All is on track, we have applied for a mining permit so we can complete the bankable feasibility study and we are in negotiations for off-take partners.

Asian Metal: What is the current resource estimate for this project?

Dave: Last year we identified an indicated resource of 7 million tons at 14.7%.

Asian Metal: Is the port infrastructure sufficient to accommodate the additional capacity?

Dave: The main Lome port in Togo has a planned third wharf expansion. There are a lot of container imports that return empty to China or Europe and so we can get favourable freight rates for our exports to end consumers.

Asian Metal: I understand you have another manganese project in South Africa, at what stage of development is this?

Dave: We do have another manganese project in South Africa,the Leinster Project in the Northern Cape area. It has been previously explored by Anglo American, which identified a high grade core of around 42%Mn and showed that the mineralisation is open in all directions of the area drilled. It is possible to get a small underground operation up and running but that is on the back burner as we want to focus on the other projects. We are likely to wait until Transnet go ahead with the planned additional rail first.

Asian Metal: Finally, you other major development project is iron ore in South Africa; I expected this region to be already saturated without sufficient rail availability to accommodate another project.

Dave: This is not the case, the Malelane project in South Africa, on the border of Mozambique, is 6km from the rail and 170km from the port of Maputo. This region is not as developed as the Northern Cape and so there is rail availability, though it is limited to 2-3 million tons /year. To keep costs down, we are limiting our initial mine capacity to this level (2-3 million tons/year).
We have therefore limited our exploration to 1km of the 14km length of strike. The drilling program has identified 140 million tons of iron ore at 37%, which should facilitate a life of mine of 20 years.

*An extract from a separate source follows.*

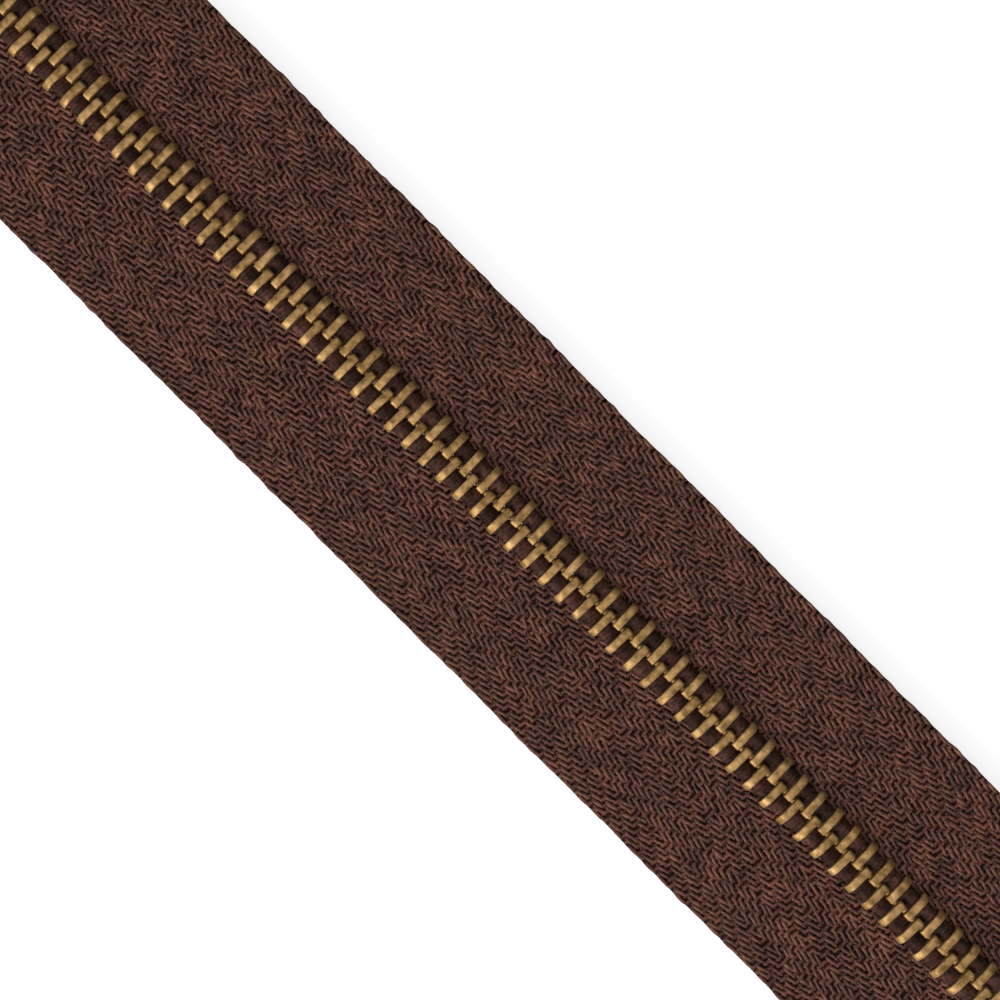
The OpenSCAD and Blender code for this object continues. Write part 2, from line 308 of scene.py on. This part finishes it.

Asian Metal: Has exploration work been successful so far?

Dave: Yes, the ore body is goethite deposit; a ridgeline of iron so a very low strip ratio is needed for the mining process. Some of the drill samples have indicated a reasonable grade of iron, including one of 51%Fe at 51m, which included 18m of 56%Fe.

Asian Metal: What makes this project standout among the many other South African iron ore mines?

Dave: The availability of rail infrastructure is the main advantage of this mine and it gives us a low capital cost and good IRR.
Metallurgical studies have concluded that this will be a cheap operation as there is no need for grinding or flotation or magnetic separation, only crushing and gravity separation, which will produce a 57%Fe and 5% silica, low aluminium and standard sulphur/phosphorous. MnO is a slightly elevated at 2%, and the LOI is around 9%. The will keep our operating costs down and ensure we can remain profitable even if iron ore prices fall in future.

Asian Metal: At what stage is the project now?

Dave: We have completed the scoping study and prefeasibility and will consider the pricing mechanism at some point in future. We will likely arrange an off-take partner and give a discount to the standard 58%Fe index price.

Asian Metal: What are your plans for mine expansion?

Dave: We have not yet considered expansion of the mine because we know the logistical infrastructure in place can already support 2-3 million ton/year. The resource can support more but just want to get it running and will consider an extension in the future.

Asian Metal: When will the project reach production?

Dave: The mining permit will be submitted later this year, which can take a few years in some cases, and then we will have to start the building; so we are looking at production at 2016/17.